И навряд ли она уже сможет делить хорошие и плохие периоды жизни — теперь это лишь смесь, дающая сплошную серость со злостью. Ничего более — она ведь и так продолжит желать совершить насилие. Но не сделает — картинки будут рисоваться всё детальнее, со звуками и всеми вытекающими эффектами, приукрашенные — но этого не будет в реальности. В той, где крови будет слишком мало, а вопли недостаточно громкими. Этого не будет.
— Уже последние занятия?
Алла смотрит, но слишком тревожная — пальцы у неё всегда трясутся, но в этот раз мандраж заметен. Хотя, в принципе, понятно, почему это — наверное, стоит выгнать её за дверь или наорать. Стоит, конечно стоит, это ведь будет по-взрослому.

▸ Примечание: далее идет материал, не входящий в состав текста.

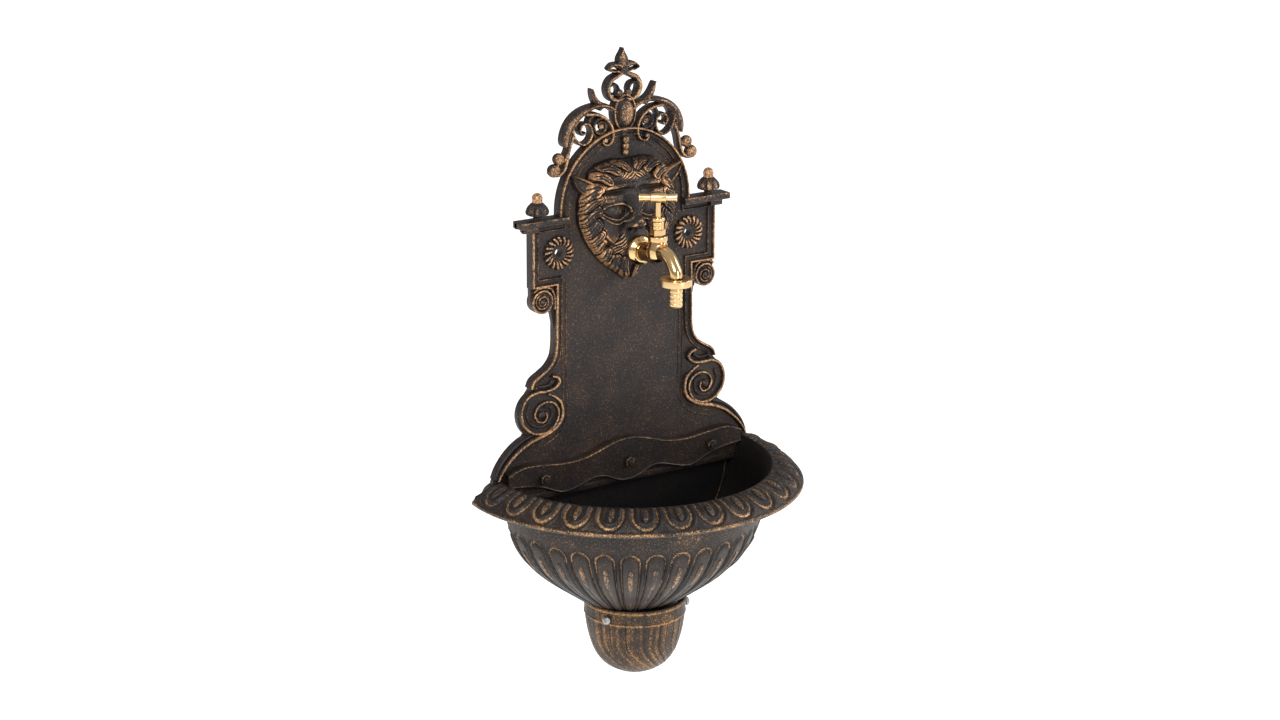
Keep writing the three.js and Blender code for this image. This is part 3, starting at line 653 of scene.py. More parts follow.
def face(x, z):
    ax = np.abs(x)
    t = np.clip(np.hypot(ax, z - MASK_Z) / mask_edge(np.arctan2(z - MASK_Z, ax)), 0, 1)
    dome = 5.5 + 14.5 * np.sqrt(np.clip(1 - t ** 2.4, 0, 1))
    ring = np.sqrt((ax / 40.5) ** 2 + ((z - 143) / np.where(z > 143, 44, 34)) ** 2)
    h = dome - 2.6 * step(ring, 0.98, 1.06)
    for k, points in enumerate(MANE):
        h = lock(h, ax, z, points, 5.4 if k < 3 else 6.6, dome - 2.4, lift=4.2, hairs=3 if k < 3 else 4)
    # forelock: a short combed fringe under a smooth dark cap
    h = h + blob(ax, z, 0, 185, 17, 7.5, 5.0, power=4)
    fringe = np.sin(1.9 * (ax * 0.75 + (z - 185) * 0.9) + 0.9 * np.sin(0.6 * ax))
    h = h + 0.7 * fringe * np.exp(-((z - 184) / 6.5) ** 2) * np.exp(-(ax / 17) ** 4)
    for points, width in TUFTS:
        h = lock(h, ax, z, points, width, dome - 0.5, lift=4.4, hairs=3)
    face_in = 1 - step(ring, 0.9, 1.0)
    # forehead and brow
    h = h + face_in * blob(ax, z, 0, 170, 8, 9, 3.0)
    across, along = stroke(ax, z, [(1.5, 174.5), (9, 174.5), (20, 174), (32, 173.5), (38, 170.5),
                                   (41.5, 165.5)])
    h = h + 4.6 * np.exp(-(np.abs(across) / 3.2) ** 2.4) * (0.75 + 0.4 * along)
    h = h - blob(ax, z, 22, 168.3, 19, 2.3, 3.4, tilt=-3)
    # upper lid, socket, eyeball
    h = h + blob(ax, z, 27.5, 161.5, 14, 5.4, 4.4, tilt=10, power=3.4)
    h = h - blob(ax, z, 20.5, 147.8, 17, 7.6, 5.2, tilt=8, power=4)
    h = h + blob(ax, z, 19.5, 147.8, 8.8, 6.4, 6.0, power=3)
    for points, lift, wide in (([(39.5, 148.5), (29, 154.6), (17, 156), (8.5, 152.5), (5.5, 147)], 3.2, 1.35),
                               ([(36, 146.6), (28, 142), (18, 139.8), (9, 143.5), (6.5, 147.5)], 2.6, 1.15),
                               ([(39.5, 146), (29.5, 138.6), (18, 135.8), (6.5, 140.5), (3.6, 146)], 2.2,
                                1.2)):
        across, along = stroke(ax, z, points)
        h = h + lift * np.exp(-(across / wide) ** 2)
    # cheek: a smooth egg hanging from the lower lid
    h = h + blob(ax, z, 30.5, 128, 11.5, 12.5, 6.0, tilt=-14, power=4)
    across, along = stroke(ax, z, [(13.5, 135), (17, 124), (23, 114.5), (31, 110)])
    h = h - 3.4 * np.exp(-(across / 2.0) ** 2)
    # nose: bridge, tip, wings, nostrils
    h = h + blob(ax, z, 0, 153, 6.6, 17, 8.0, power=3) + blob(ax, z, 0, 135.5, 8.5, 6.5, 10.5, power=3)
    h = h + blob(ax, z, 8, 133.5, 4.4, 3.8, 4.6, power=2.6) - blob(ax, z, 5.4, 129.6, 2.6, 1.8, 5)
    # muzzle, its short hair, and the beard
    h = h + blob(ax, z, 0, 111, 22, 16, 6.5, power=3.4)
    comb = np.sin(1.75 * (z - 0.8 * (24 - ax)) + 0.8 * np.sin(0.5 * ax))
    h = h + 0.95 * comb * np.exp(-((ax - 17) / 7.5) ** 2) * np.exp(-((z - 112) / 13) ** 2)
    for points, width in (([(17.5, 99.5), (18.5, 91), (13, 81)], 5.0),
                          ([(9, 97), (9.5, 87), (3.5, 75.5)], 5.2)):
        h = lock(h, ax, z, points, width, dome - 1.2, lift=4.4, hairs=3)
    edge = np.clip((1 - t) / 0.07, 0, 1)
    h = h * np.sqrt(np.clip(1 - (1 - edge) ** 2, 0, 1))
    mouth = np.hypot(x, z - 108)
    return h - np.clip(h - 24.5, 0, 60) * (1 - step(mouth, 15.5, 19))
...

Алла всё равно склоняется — быстро, резко, из-за чего они ударяются челюстями, но это как-то вторично. И нет никакой страсти — смотрят в глаза, о чём-то думая, соприкасаясь губами. Разве что напоследок она облизывает её губы, сохраняя на языке помаду.
— Арт Деко*? И кто же вам такую привозит?
— Есть интернет.
Алла усмехается и её глаз дёргается — будто бы подмигивает, но веки не соприкасаются. Она лишь забирает сумку и уходит, хлопая дверью — скорее, из-за ветра или случайно.
***
Анна застаёт её в коридоре — с подругой какой-то, вроде бы, Светой — троечницей, которая скатывается на двойки, и вполне на всех основаниях могла получить «2» в четверти, но, кажется, пронесло.
Её не видят — они о чём-то говорят, сидя на дряхлом кресле, которое впору выкинуть. Обсуждают, смеются, что-то делают и лежат друг на друге. И навряд ли это просто дружба — то, как они часто клюют друг друга в щёки или лоб, говорит совершенно о другом. Анна же разворачивается, решая, что зайдёт в канцелярию потом.
В кабинете она склоняется над журналом, ставя четвертные. Смотрит на «Ткаченко», вспоминая, что двойки были от прогулов — Анна тогда устала и чуть ли не размашисто на две клетки хотела залепить. Вовремя остановилось — коряво вышло, но зато спасло от одной ошибки. Замазку в журнале не очень-то одобряла комиссия — с какого хрена, это Анне было неизвестно.
В то же время в тот день была проверочная у класса — стоит такая хорошая колонка двоек. Некоторые портят её своим отсутствием или зубрёжкой, но, в принципе, Анна никогда не была перфекционистом.
Она в воздухе водит ручкой, очерчивая разные цифры. Ставит ручку на бумагу — надавливает, но совершенно об этом не думает. Резко отдёргивает руку, проставляя остальным.
Анна не думает — о своей жизни, о первой, умершей любви, об Алле, о своих ошибках и другом. Она, закончив с остальными, возвращается к «Ткаченко», выводя в четвертной «4», а в годовой — «5».
Примечание
*ArtDeco - немецкая компания косметики.